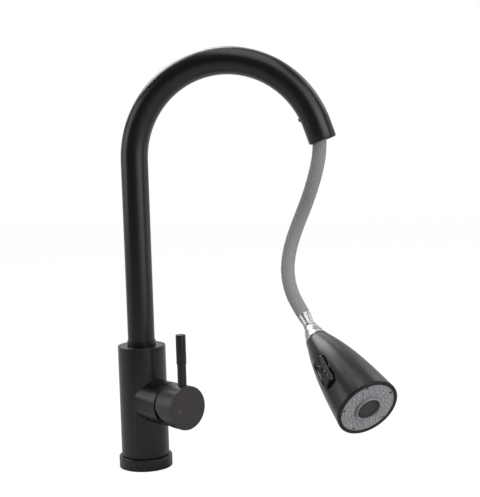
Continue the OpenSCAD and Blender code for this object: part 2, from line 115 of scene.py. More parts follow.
def piece(name, verts, faces, body, slot, replaces, place=None, material=None, smooth=40, ride=True):
    mesh = bpy.data.meshes.new(name)
    mesh.from_pydata([Vector(v) * mm for v in verts], [], faces)
    mesh.validate()
    obj = bpy.data.objects.new(name, mesh)
    bpy.context.scene.collection.objects.link(obj)
    if place is not None:
        mesh.transform(Matrix.Scale(mm, 4) @ place @ Matrix.Scale(1 / mm, 4))
    mesh.materials.append(material or paints[slot])
    tidyNormals(obj, smooth)
    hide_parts(*replaces)
    if ride:
        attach(obj, body)
    return obj


def tidyNormals(obj, angle):
    work = bmesh.new()
    work.from_mesh(obj.data)
    bmesh.ops.remove_doubles(work, verts=work.verts, dist=1e-7)
    bmesh.ops.recalc_face_normals(work, faces=work.faces)
    for face in work.faces:
        face.smooth = True
    for edge in work.edges:
        if len(edge.link_faces) == 2 and edge.calc_face_angle(0) > math.radians(angle):
            edge.smooth = False
    work.to_mesh(obj.data)
    work.free()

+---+

Your task is to quote the listing above word for word.

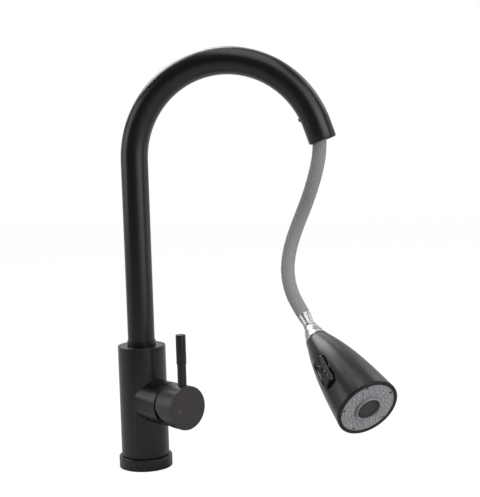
Continue the OpenSCAD and Blender code for this object: part 2, from line 115 of scene.py. More parts follow.
def piece(name, verts, faces, body, slot, replaces, place=None, material=None, smooth=40, ride=True):
    mesh = bpy.data.meshes.new(name)
    mesh.from_pydata([Vector(v) * mm for v in verts], [], faces)
    mesh.validate()
    obj = bpy.data.objects.new(name, mesh)
    bpy.context.scene.collection.objects.link(obj)
    if place is not None:
        mesh.transform(Matrix.Scale(mm, 4) @ place @ Matrix.Scale(1 / mm, 4))
    mesh.materials.append(material or paints[slot])
    tidyNormals(obj, smooth)
    hide_parts(*replaces)
    if ride:
        attach(obj, body)
    return obj


def tidyNormals(obj, angle):
    work = bmesh.new()
    work.from_mesh(obj.data)
    bmesh.ops.remove_doubles(work, verts=work.verts, dist=1e-7)
    bmesh.ops.recalc_face_normals(work, faces=work.faces)
    for face in work.faces:
        face.smooth = True
    for edge in work.edges:
        if len(edge.link_faces) == 2 and edge.calc_face_angle(0) > math.radians(angle):
            edge.smooth = False
    work.to_mesh(obj.data)
    work.free()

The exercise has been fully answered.